Together these are the machine-checked statement that a fact never touches a number.

Template Label Scope Min sample Staleness Source
unbeaten_run context team 3 400 d results
winless_run context team 3 400 d results
win_streak context team 3 400 d results
clean_sheet_run context team 3 400 d results
home_away_form context team 5 400 d results
biggest_win context team 10 none results
head_to_head_record context head-to-head 3 12 y results
neutral_venue_record context team 5 none results
both_teams_scored_rate context team 10 400 d results
clean_sheet_rate context team 10 400 d results
scoring_trend context team 12 400 d results
head_to_head_goals context head-to-head 4 12 y results
top_scorer context team 10 none goalscorers (internationals)
shootout_record context team 3 none shootouts (internationals)

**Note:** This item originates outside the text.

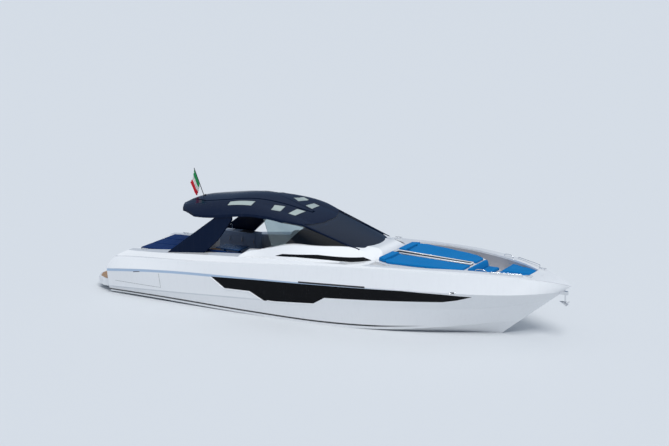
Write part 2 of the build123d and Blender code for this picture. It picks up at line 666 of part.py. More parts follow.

home_advantage_base_rate predictive competition 100 none results
competition_debut_base_rate predictive competition 200 none results
day_of_week_streak coincidence team 4 400 d results
scoreline_repeat coincidence head-to-head 2 none results
calendar_date_repeat coincidence team 3 none results

All facts cite the vendored snapshot they were computed from (a byte-pinned pack), and are byte-identical for the same pack — the same guarantee the forecasts carry.